“We Have Failed to Make the Case for Those Skills…”

graduationHave you read this article, posted online by the University of Missouri’s Department of Religious Studies? It’s on the unemployment rates for various degrees, and fields in the Humanities are far lower than the “crisis in the humanities” rhetoric portrays it.

As the article argues:

But job preparation is indeed what humanities studies are doing, according to a new British study highlighted by Pacific Standard. Three and a half years after graduation, 84.2 percent of social science majors and 78.7 percent of arts and humanities majors are employed, compared to 77.8 percent of STEM majors [i.e., science, technology, engineering, and math]. That’s according to the Campaign for Social Science, which admittedly has some bias in presenting research that promotes its own cause.
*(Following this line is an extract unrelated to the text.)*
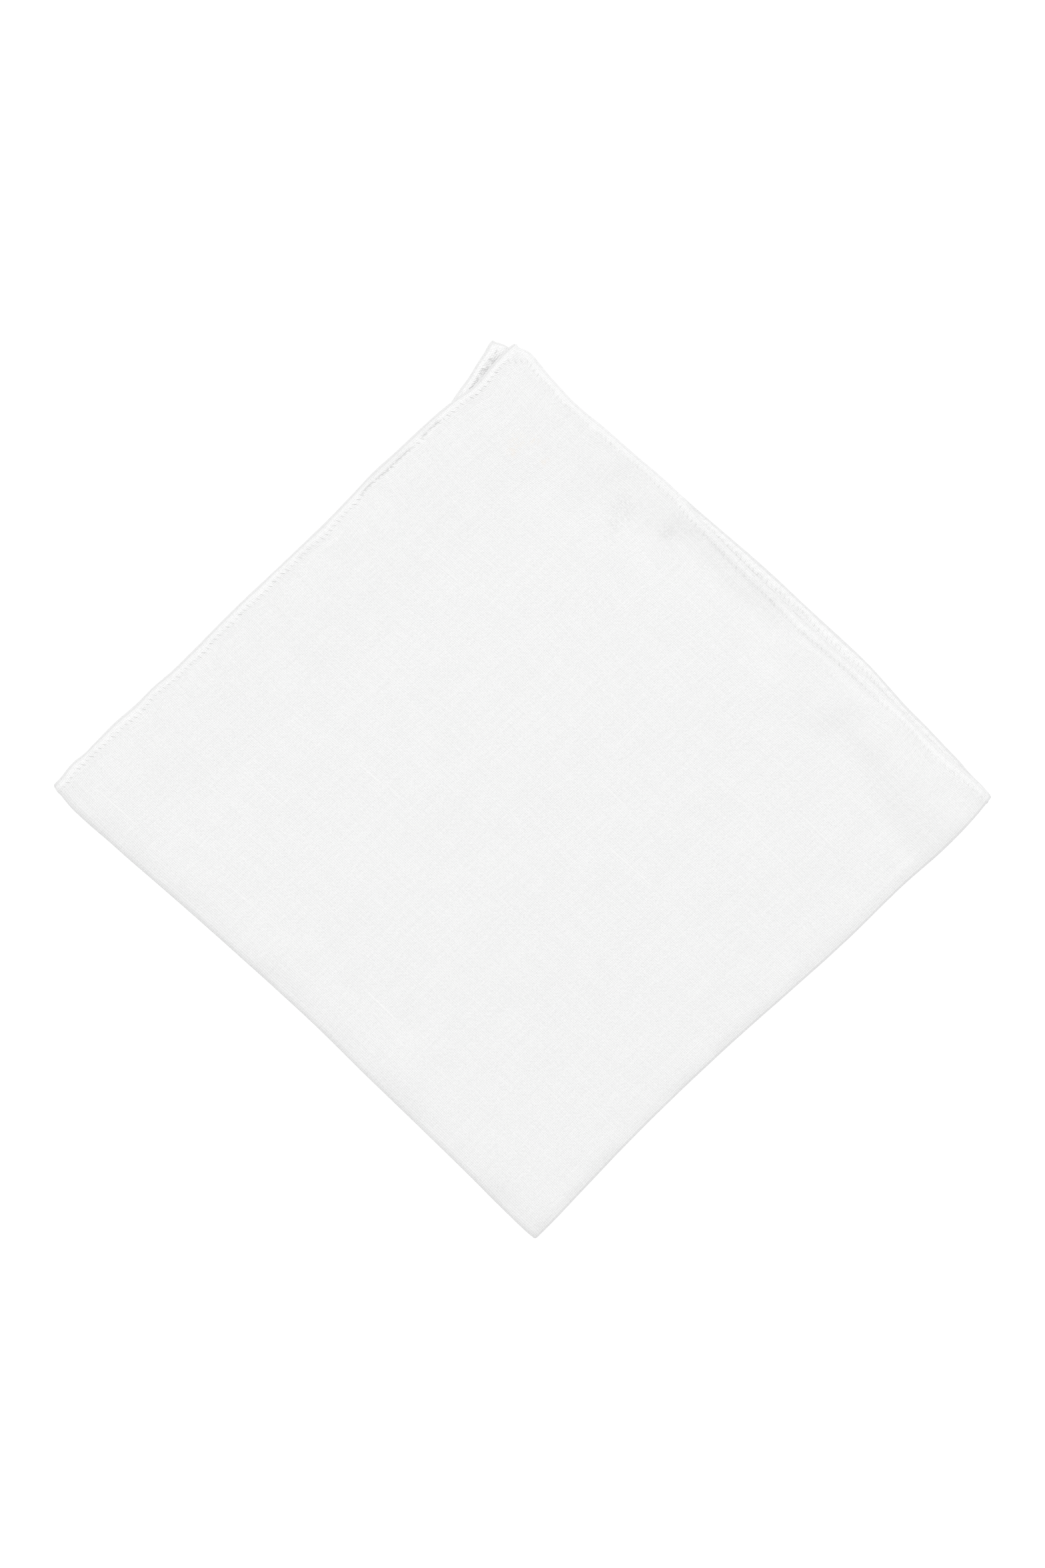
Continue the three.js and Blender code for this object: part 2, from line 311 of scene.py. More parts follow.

For one, STEM majors are enrolled in graduate school more often than non-STEM majors, an important caveat 3.5 years out of school.

The article concludes:

The point isn’t to say that, on the whole, majoring in social science and humanities will provide a better or more lucrative job than majoring in STEM-focuses will. But the idea that every STEM major is great and any humanities are hopeless is a wrong one. ‘We have failed to make the case that those skills’ — that is to say, the skills of navigating a conflicting debate, philosophy, and values — ‘are as essential to engineers and scientists and businessmen as to philosophy professors,’ Bard College president Leon Botstein told the Times.